Did I mention how lucky I am to be coached by Ann Trason? And that I'm running Western freaking States in 45 days? My cup overflows with blessings!

Wednesday, May 7, 2014

The Canyons 50K Race Report

The Canyons 50K is a new race. It covers 16 miles of the Western States course and it is tough! The race contains 9714 feet of elevation gain over 32 miles. It starts in Foresthill (mile 62 of WS), runs to the base of Devil's Thumb (mile 46) and heads back the same way, back to Foresthill.

The views were fabulous!

It was my 11th wedding anniversary. Somehow, I was able to convince my wife to let me go off to run all day in the wilderness, hours from home. I'm really lucky to have such a loving and supportive wife! I would have run long the day before if I could find someone to run with. The Western States canyons are fairly remote and can be dangerous for anyone running alone, unsupported, and in the heat! And unless you know the trails, the chances of getting lost are pretty high.

The charred trees on the Devil's Thumb climb is sad - but it helps us appreciate the green forests a little more.

After contacting the race director, I was able to sign up, minutes before the start of the race when a handful of runners did not show up. I think I was the only race day entrant!

I was full of energy climbing Devil's Thumb! Hopefully I can do that again at Western States!

It was a great day to run, out on such beautiful trails. The volunteers were all fabulous, as usual. And the fellow runners I got to run with were all amazing. I took it really easy for the first 16 miles. For me, it was just a long training run and I took my time socializing with everyone out there.
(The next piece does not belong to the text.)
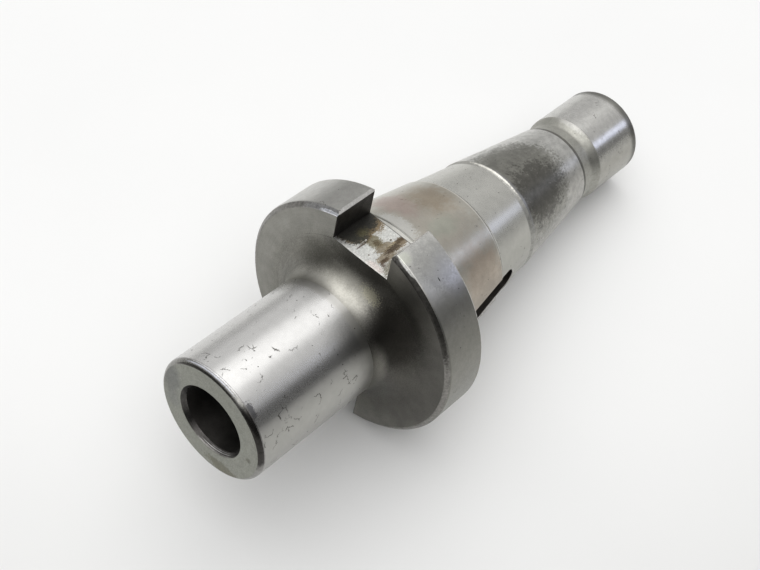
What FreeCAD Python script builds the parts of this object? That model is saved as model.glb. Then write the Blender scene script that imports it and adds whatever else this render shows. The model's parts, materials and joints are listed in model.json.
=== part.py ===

At the turnaround, after running down Devil's Thumb, we get to hike back up it!

Gretchen Brugman took this picture of me shortly after I climbed Devil's Thumb

It took about 4 hours and 7 minutes to cover the first 16 miles. My legs felt super fresh, so I decided to work a little harder in the second half. I passed a bunch of people and ran up some of the hills. I took my time to eat and drink at the aid stations, and just had a blast! I finished the second half in around 3 hours and 48 minutes and felt great. I would have added some bonus miles, but my left toe was bugging me a little, so I just called it a day and drove home (3 hours away).

This is "Devil's Thumb", a rock formation that looks like a black thumb! The view is obstructed - it was the best I could do without scrambling off the hillside.

There were a lot of special details I left out - particularly about the new friends I made that made this run so special. One new friend, and Western States finisher, will be pacing me at Western States! I was also chatting with someone who remembered me from the American River 50 way back in 2010. He remembers me because I blew by him near the finish line! Since we were getting close to the finish line of the Canyons 50K, there was no way I was going to try the same thing again!